Short task: Repeat verbatim, and only, the lines of the data below, beginning at the line that contains "obj.matrix_world = world" and stopping after the line that contains "return tuple(p /".
==============================
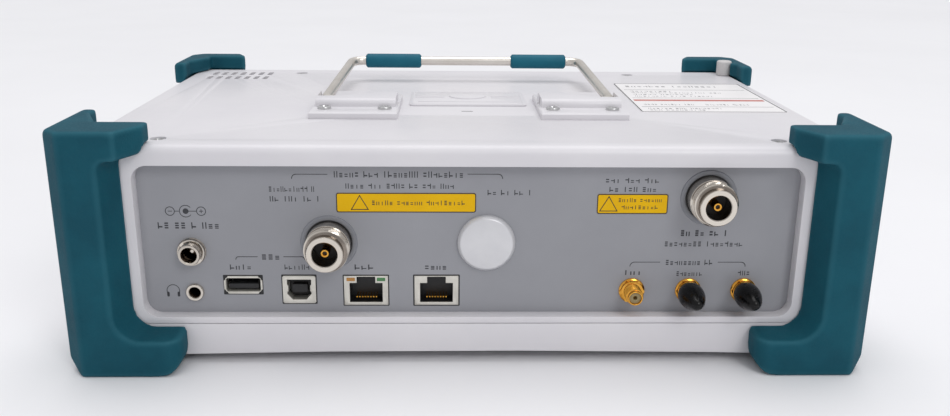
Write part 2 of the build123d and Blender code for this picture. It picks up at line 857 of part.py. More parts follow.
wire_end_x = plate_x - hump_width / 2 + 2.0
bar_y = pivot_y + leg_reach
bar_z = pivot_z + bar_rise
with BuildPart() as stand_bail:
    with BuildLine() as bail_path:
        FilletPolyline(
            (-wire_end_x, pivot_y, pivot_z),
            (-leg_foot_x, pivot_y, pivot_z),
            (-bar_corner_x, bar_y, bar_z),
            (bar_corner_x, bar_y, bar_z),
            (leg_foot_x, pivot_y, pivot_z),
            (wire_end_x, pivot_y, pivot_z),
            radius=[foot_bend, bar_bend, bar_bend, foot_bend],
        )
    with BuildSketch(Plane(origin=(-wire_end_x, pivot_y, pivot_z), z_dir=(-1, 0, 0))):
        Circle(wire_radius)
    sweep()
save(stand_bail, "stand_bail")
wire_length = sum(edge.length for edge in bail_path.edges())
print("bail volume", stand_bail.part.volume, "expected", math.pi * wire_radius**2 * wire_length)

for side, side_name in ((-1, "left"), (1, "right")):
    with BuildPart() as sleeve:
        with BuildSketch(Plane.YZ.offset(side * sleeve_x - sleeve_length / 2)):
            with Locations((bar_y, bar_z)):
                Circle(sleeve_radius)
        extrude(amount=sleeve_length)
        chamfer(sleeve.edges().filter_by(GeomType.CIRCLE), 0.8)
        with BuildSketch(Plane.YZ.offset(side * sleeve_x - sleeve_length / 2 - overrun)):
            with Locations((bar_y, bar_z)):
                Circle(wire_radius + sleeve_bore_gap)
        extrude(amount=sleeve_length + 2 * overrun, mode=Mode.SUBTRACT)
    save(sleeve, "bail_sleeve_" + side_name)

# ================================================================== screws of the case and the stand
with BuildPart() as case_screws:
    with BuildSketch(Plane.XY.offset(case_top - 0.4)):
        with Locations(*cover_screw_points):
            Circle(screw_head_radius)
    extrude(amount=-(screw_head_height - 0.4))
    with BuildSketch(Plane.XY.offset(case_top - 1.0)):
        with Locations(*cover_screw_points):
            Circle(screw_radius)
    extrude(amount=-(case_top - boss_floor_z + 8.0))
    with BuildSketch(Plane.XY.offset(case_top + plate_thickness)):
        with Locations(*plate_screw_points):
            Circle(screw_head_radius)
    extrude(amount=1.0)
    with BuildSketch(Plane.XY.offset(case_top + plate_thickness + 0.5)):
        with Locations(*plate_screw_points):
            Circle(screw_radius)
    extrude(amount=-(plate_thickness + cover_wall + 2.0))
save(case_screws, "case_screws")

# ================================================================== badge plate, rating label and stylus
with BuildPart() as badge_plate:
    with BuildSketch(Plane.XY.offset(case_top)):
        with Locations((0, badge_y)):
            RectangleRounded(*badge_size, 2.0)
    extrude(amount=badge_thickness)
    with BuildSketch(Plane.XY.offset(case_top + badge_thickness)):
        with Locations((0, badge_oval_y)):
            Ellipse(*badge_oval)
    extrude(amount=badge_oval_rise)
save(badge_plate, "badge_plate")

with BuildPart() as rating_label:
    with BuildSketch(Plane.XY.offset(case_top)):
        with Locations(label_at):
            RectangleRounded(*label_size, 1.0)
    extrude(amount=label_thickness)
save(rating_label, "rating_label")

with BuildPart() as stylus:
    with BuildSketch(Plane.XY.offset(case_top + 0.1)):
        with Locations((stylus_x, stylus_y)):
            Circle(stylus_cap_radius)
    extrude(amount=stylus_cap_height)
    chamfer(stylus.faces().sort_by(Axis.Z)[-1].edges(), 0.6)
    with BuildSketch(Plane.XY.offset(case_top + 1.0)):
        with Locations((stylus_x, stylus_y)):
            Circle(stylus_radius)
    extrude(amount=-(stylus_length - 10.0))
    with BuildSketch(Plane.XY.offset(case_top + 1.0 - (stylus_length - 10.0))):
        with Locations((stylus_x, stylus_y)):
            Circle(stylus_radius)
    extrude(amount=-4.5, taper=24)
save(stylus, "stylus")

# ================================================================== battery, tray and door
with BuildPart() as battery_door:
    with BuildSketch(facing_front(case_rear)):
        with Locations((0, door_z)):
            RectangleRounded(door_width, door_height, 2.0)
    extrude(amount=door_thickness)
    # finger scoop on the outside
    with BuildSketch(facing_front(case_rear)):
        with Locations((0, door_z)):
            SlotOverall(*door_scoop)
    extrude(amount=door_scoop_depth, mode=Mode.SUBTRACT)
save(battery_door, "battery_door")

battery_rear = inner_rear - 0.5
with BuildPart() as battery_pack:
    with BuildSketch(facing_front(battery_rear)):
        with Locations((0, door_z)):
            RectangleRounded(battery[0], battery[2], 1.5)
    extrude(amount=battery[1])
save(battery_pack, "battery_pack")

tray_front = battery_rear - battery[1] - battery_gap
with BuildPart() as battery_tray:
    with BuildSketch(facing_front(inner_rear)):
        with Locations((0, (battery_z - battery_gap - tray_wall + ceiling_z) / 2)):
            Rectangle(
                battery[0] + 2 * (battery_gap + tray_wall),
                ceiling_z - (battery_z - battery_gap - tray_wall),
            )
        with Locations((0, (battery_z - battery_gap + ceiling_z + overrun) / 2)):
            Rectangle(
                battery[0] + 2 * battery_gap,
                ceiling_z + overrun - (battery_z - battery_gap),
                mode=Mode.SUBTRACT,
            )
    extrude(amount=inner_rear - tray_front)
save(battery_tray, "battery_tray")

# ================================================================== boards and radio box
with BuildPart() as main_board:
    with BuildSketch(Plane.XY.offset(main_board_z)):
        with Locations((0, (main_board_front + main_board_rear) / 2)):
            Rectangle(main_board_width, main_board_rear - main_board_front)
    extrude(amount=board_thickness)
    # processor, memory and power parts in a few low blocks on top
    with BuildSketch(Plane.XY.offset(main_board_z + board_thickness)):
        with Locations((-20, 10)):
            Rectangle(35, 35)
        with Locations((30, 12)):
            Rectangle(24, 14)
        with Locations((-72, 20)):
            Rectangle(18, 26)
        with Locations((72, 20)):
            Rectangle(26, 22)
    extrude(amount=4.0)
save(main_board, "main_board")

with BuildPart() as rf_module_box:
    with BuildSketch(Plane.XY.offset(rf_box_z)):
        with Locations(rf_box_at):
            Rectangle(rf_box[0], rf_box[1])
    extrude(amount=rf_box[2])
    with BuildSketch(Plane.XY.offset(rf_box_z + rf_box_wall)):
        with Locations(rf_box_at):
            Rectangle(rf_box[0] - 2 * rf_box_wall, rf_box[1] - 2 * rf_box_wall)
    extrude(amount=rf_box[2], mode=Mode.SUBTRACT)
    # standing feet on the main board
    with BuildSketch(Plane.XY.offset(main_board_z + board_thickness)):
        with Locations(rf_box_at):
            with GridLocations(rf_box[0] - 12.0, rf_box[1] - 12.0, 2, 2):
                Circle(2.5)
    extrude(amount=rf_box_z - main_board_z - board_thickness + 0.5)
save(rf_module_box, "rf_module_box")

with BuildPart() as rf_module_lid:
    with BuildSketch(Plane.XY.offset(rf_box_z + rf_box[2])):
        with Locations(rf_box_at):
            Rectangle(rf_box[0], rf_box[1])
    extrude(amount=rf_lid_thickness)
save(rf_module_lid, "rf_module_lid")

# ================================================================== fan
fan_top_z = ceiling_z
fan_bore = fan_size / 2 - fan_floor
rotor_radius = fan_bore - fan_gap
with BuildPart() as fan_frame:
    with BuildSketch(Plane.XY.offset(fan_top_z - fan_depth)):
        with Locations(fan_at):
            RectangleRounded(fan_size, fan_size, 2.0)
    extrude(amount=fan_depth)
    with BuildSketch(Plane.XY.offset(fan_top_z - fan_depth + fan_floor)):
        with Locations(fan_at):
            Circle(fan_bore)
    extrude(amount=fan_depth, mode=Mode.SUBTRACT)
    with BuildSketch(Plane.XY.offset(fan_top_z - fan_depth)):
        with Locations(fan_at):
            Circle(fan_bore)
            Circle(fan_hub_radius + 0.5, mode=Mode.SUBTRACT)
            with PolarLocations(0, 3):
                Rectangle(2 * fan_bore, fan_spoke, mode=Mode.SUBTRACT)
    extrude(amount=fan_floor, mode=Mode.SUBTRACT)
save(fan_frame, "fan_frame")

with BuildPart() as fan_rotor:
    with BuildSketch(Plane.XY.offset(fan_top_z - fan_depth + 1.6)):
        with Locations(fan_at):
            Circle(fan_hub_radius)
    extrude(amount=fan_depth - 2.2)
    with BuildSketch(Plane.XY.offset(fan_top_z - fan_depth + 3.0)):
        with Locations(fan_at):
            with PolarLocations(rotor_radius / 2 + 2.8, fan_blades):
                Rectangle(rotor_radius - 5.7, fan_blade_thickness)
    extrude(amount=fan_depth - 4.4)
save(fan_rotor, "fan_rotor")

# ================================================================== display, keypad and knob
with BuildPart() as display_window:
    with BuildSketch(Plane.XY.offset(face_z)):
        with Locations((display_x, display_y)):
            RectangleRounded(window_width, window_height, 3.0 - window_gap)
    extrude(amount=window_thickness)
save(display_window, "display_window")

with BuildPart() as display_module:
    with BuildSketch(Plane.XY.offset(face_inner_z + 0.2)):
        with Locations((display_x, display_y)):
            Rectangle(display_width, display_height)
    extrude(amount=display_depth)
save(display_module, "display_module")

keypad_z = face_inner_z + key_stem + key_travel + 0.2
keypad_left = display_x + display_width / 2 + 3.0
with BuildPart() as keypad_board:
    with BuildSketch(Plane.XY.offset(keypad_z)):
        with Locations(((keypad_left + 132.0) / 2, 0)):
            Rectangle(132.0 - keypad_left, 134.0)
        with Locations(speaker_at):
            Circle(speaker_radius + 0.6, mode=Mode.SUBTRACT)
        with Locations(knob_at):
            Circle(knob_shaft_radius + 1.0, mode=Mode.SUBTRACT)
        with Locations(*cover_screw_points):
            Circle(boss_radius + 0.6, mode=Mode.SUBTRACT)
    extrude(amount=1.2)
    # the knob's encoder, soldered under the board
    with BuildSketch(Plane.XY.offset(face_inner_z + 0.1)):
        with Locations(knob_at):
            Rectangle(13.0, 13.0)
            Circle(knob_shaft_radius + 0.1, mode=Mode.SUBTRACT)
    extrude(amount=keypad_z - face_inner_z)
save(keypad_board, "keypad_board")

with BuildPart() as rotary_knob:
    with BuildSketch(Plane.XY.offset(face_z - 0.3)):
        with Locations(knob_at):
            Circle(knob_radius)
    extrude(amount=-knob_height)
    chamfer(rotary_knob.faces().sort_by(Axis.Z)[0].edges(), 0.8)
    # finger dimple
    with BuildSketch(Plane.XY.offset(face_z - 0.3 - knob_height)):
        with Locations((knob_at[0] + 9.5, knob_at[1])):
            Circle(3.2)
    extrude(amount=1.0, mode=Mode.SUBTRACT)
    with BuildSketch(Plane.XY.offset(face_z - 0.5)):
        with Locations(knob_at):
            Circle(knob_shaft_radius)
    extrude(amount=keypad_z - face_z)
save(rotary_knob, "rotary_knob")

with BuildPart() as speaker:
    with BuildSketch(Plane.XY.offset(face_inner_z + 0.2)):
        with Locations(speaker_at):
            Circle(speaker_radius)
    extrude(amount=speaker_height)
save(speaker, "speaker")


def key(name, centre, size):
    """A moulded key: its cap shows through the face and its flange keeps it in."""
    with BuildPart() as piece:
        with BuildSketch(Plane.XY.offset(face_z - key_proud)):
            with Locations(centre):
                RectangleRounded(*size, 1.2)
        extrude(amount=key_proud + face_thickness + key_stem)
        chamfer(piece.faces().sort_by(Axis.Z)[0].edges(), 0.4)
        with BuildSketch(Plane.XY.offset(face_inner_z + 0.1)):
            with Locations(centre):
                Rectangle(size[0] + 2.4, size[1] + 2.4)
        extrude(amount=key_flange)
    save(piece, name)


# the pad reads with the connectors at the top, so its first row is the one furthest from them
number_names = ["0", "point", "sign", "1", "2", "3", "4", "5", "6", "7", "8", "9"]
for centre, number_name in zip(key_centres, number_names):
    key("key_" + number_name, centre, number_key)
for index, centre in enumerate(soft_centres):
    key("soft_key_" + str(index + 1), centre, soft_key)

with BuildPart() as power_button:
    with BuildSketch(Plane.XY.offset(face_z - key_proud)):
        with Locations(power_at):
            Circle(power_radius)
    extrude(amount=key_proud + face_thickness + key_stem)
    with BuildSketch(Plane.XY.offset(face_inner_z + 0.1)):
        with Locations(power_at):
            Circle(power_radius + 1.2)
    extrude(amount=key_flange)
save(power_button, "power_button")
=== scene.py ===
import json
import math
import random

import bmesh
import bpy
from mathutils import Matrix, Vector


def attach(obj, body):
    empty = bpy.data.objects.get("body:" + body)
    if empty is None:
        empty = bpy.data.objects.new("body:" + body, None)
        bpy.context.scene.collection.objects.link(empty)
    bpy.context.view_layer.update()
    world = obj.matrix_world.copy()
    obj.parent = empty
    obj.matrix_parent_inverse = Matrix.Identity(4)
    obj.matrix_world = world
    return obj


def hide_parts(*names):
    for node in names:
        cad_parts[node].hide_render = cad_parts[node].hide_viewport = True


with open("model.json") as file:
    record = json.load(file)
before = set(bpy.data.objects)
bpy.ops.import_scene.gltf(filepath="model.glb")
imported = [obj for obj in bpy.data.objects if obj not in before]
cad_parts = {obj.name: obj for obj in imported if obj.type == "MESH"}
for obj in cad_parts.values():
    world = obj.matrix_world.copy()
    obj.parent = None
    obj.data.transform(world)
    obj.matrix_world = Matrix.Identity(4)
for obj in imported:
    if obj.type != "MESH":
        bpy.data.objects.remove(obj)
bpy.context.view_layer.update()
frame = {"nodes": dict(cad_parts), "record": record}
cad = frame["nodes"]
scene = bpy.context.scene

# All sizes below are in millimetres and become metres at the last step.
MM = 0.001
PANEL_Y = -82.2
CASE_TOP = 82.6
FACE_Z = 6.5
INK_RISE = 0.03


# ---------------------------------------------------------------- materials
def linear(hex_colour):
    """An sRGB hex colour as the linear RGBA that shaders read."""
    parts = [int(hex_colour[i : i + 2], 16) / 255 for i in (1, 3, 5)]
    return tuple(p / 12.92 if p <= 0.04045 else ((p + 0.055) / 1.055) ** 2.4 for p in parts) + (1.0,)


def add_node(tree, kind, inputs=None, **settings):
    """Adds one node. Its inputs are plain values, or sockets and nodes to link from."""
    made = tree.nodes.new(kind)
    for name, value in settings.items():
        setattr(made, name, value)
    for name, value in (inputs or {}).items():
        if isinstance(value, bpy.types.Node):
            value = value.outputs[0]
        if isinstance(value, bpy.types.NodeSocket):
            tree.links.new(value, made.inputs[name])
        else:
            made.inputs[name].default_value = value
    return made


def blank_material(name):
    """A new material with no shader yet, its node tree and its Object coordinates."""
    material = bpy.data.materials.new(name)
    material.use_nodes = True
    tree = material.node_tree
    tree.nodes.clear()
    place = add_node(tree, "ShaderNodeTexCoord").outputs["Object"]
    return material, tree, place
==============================
Exercise response:
    obj.matrix_world = world
    return obj


def hide_parts(*names):
    for node in names:
        cad_parts[node].hide_render = cad_parts[node].hide_viewport = True


with open("model.json") as file:
    record = json.load(file)
before = set(bpy.data.objects)
bpy.ops.import_scene.gltf(filepath="model.glb")
imported = [obj for obj in bpy.data.objects if obj not in before]
cad_parts = {obj.name: obj for obj in imported if obj.type == "MESH"}
for obj in cad_parts.values():
    world = obj.matrix_world.copy()
    obj.parent = None
    obj.data.transform(world)
    obj.matrix_world = Matrix.Identity(4)
for obj in imported:
    if obj.type != "MESH":
        bpy.data.objects.remove(obj)
bpy.context.view_layer.update()
frame = {"nodes": dict(cad_parts), "record": record}
cad = frame["nodes"]
scene = bpy.context.scene

# All sizes below are in millimetres and become metres at the last step.
MM = 0.001
PANEL_Y = -82.2
CASE_TOP = 82.6
FACE_Z = 6.5
INK_RISE = 0.03


# ---------------------------------------------------------------- materials
def linear(hex_colour):
    """An sRGB hex colour as the linear RGBA that shaders read."""
    parts = [int(hex_colour[i : i + 2], 16) / 255 for i in (1, 3, 5)]
    return tuple(p / 12.92 if p <= 0.04045 else ((p + 0.055) / 1.055) ** 2.4 for p in parts) + (1.0,)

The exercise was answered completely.